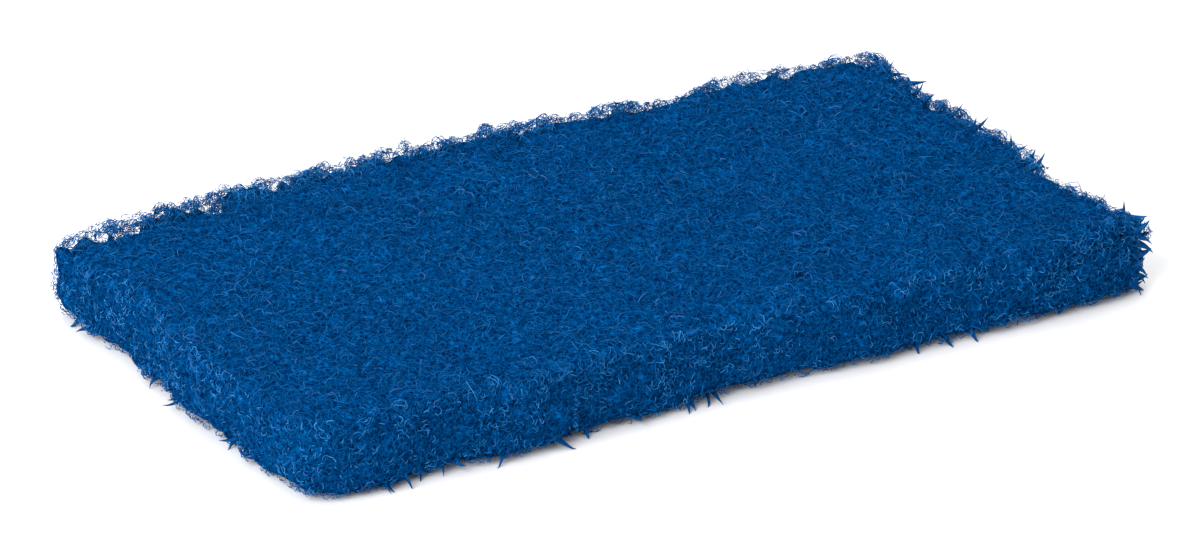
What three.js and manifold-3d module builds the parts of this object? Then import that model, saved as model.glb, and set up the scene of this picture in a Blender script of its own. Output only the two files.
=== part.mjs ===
// Scouring pad: one rectangular slab of springy, open nylon web.
//
// Millimetres, Z up. X runs along the pad and Y across it. The origin lies on the surface that the pad
// rests on, under the middle of its outline. The top is quilted with low lumps. The sides are cut by hand,
// so they wander and are ragged, and tufts of cut fibre curl out of them. The middle of the underside is
// flat, and its rim is lifted a little.

import * as THREE from 'three';
import { ImprovedNoise } from 'three/addons/math/ImprovedNoise.js';
import { mergeVertices } from 'three/addons/utils/BufferGeometryUtils.js';
import Module from 'manifold-3d';

const { clamp, degToRad, lerp, seededRandom, smoothstep } = THREE.MathUtils;

// Slab
const PAD_LENGTH = 250;
const PAD_WIDTH = 140;
const PAD_THICKNESS = 22;
const CORNER_RADIUS = 5;
const EDGE_ROUNDING = 2.5;
const FACET_SIZE = 5;
const SIDE_FACET_HEIGHT = 4;

// Low lumps of the top
const LUMP_HEIGHT = 1.6;
const LUMP_SPACING = 13;

// Underside: its rim is lifted, and inside the rim it would hang a little below the resting plane, which
// cuts it flat
const RIM_LIFT = 0.6;
const RIM_WIDTH = 15;
const BELLY_DEPTH = 0.8;

// Ragged cut of the sides
const RAG_DEPTH = 2.2;
const RAG_SPACING = 8.3;
const RAG_REACH = 6;

// How far each cut side wanders from straight, outwards, at equal steps towards +X or +Y, and how far in
// from the side the top and underside follow it
const WANDER_FRONT = [0.2, 2.3, 0.7, 3.4, -0.2, 0.3, -2.1, -1, -0.1, -0.8, -0.2, 0.6, -2.5];
const WANDER_BACK = [-4.5, -0.3, 0.7, 2.6, 3.3, 3.8, 2.3, 2.1, 1.2, -3.4, 0.7, -1.9, -4.5];
const WANDER_LEFT = [-2.5, -0.5, 0, 1.7, -1, -2, -0.1, 2.3];
const WANDER_RIGHT = [2.1, -1.3, -3, 0.2, -0.6, -0.2, 0.2, 2.3];
const WANDER_REACH = 16;

// Tufts of cut fibre
const TUFT_LENGTH = 5;
const RIGHT_TUFT_LENGTH = 7;
const TUFT_RADIUS = 1.6;
const TUFT_ROOT = 4;
const TUFT_SPACING = 6;
const RIGHT_TUFT_SPACING = 4;
const TUFT_MARGIN = 3;
const TUFT_MOST_BEND = degToRad(110);
const TUFT_MOST_TURN = degToRad(50);
const TUFT_SEED = 41;
const TUFT_SIDES = 4;
const TUFT_STEPS = 3;

const WEB_BLUE = '#064581';

const wasm = await Module();
wasm.setup();

const noise = new ImprovedNoise();
// Offsets that keep the lattices of the noises away from the middle of the pad
const LUMP_SHIFT = 7.37;
const RAG_SHIFT = 3.61;
const RIM_SHIFT = 11.83;

/** Rounds the box corner at halfA, halfB, so that the point's a and b end on or inside a quarter circle. */
function roundCorner(point, a, halfA, b, halfB, radius) {
  const u = (Math.abs(point[a]) - halfA) / radius + 1;
  const v = (Math.abs(point[b]) - halfB) / radius + 1;
  if (u <= 0 || v <= 0) return;
  point[a] -= Math.sign(point[a]) * radius * u * (1 - Math.sqrt(1 - (v * v) / 2));
  point[b] -= Math.sign(point[b]) * radius * v * (1 - Math.sqrt(1 - (u * u) / 2));
}

/** How far a side wanders out at a share of its length, from 0 to 1. */
function wanderAt(steps, share) {
  const place = clamp(share, 0, 1) * (steps.length - 1);
  const step = Math.min(Math.floor(place), steps.length - 2);
  return lerp(steps[step], steps[step + 1], smoothstep(place - step, 0, 1));
}

/** Noise at a point, -1 to 1, for lumps that lie a spacing apart. */
function noiseAt(point, spacing, shift) {
  return noise.noise(point.x / spacing + shift, point.y / spacing + shift, point.z / spacing + shift);
}

/** Where the skin lies for a point of the unit box, whose coordinates run from -0.5 to 0.5. */
function skinPoint(unit) {
  const point = new THREE.Vector3(unit.x * PAD_LENGTH, unit.y * PAD_WIDTH, unit.z * PAD_THICKNESS);
  const [halfX, halfY, halfZ] = [PAD_LENGTH / 2, PAD_WIDTH / 2, PAD_THICKNESS / 2];
  const [absX, absY] = [Math.abs(point.x), Math.abs(point.y)];
  const nearness = (reach) => [
    smoothstep(absX, halfX - reach, halfX),
    smoothstep(absY, halfY - reach, halfY),
  ];
  const [wanderX, wanderY] = nearness(WANDER_REACH);
  const [ragX, ragY] = nearness(RAG_REACH);
  const rim = Math.max(...nearness(RIM_WIDTH));
  const endSteps = unit.x < 0 ? WANDER_LEFT : WANDER_RIGHT;
  const sideSteps = unit.y < 0 ? WANDER_FRONT : WANDER_BACK;

  roundCorner(point, 'x', halfX, 'y', halfY, CORNER_RADIUS);
  roundCorner(point, 'x', halfX, 'z', halfZ, EDGE_ROUNDING);
  roundCorner(point, 'y', halfY, 'z', halfZ, EDGE_ROUNDING);

  const rag = RAG_DEPTH * noiseAt(point, RAG_SPACING, RAG_SHIFT);
  const lump = LUMP_HEIGHT * noiseAt({ x: point.x, y: point.y, z: 0 }, LUMP_SPACING, LUMP_SHIFT);
  const lift = RIM_LIFT * (1 + noiseAt({ x: point.x, y: point.y, z: 0 }, LUMP_SPACING, RIM_SHIFT)) / 2;
  const hang = lerp(-BELLY_DEPTH, lift, rim);
  point.x += Math.sign(unit.x) * (wanderX * wanderAt(endSteps, unit.y + 0.5) + ragX * rag);
  point.y += Math.sign(unit.y) * (wanderY * wanderAt(sideSteps, unit.x + 0.5) + ragY * rag);
  point.z += halfZ;
  point.z += smoothstep(unit.z, 0, 0.5) * lump + smoothstep(-unit.z, 0, 0.5) * hang;
  return point;
}

/** Closed geometry as a solid that can be joined to others. */
function toSolid(geometry) {
  geometry.deleteAttribute('normal');
  geometry.deleteAttribute('uv');
  const welded = mergeVertices(geometry);
  return new wasm.Manifold(new wasm.Mesh({
    numProp: 3,
    vertProperties: new Float32Array(welded.attributes.position.array),
    triVerts: new Uint32Array(welded.index.array),
  }));
}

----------

- [What the exercise asks]: Word for word, quote the lines of the material from the first line through the line with "const LUMP_SPACING = 13;", both ends included.

- [Result for this exercise]:
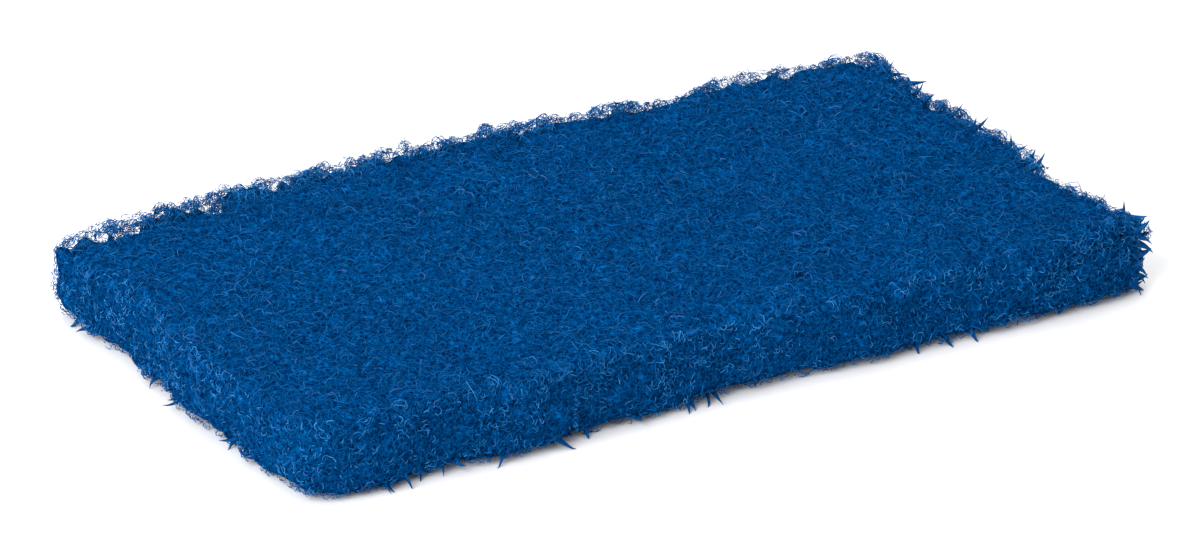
What three.js and manifold-3d module builds the parts of this object? Then import that model, saved as model.glb, and set up the scene of this picture in a Blender script of its own. Output only the two files.
=== part.mjs ===
// Scouring pad: one rectangular slab of springy, open nylon web.
//
// Millimetres, Z up. X runs along the pad and Y across it. The origin lies on the surface that the pad
// rests on, under the middle of its outline. The top is quilted with low lumps. The sides are cut by hand,
// so they wander and are ragged, and tufts of cut fibre curl out of them. The middle of the underside is
// flat, and its rim is lifted a little.

import * as THREE from 'three';
import { ImprovedNoise } from 'three/addons/math/ImprovedNoise.js';
import { mergeVertices } from 'three/addons/utils/BufferGeometryUtils.js';
import Module from 'manifold-3d';

const { clamp, degToRad, lerp, seededRandom, smoothstep } = THREE.MathUtils;

// Slab
const PAD_LENGTH = 250;
const PAD_WIDTH = 140;
const PAD_THICKNESS = 22;
const CORNER_RADIUS = 5;
const EDGE_ROUNDING = 2.5;
const FACET_SIZE = 5;
const SIDE_FACET_HEIGHT = 4;

// Low lumps of the top
const LUMP_HEIGHT = 1.6;
const LUMP_SPACING = 13;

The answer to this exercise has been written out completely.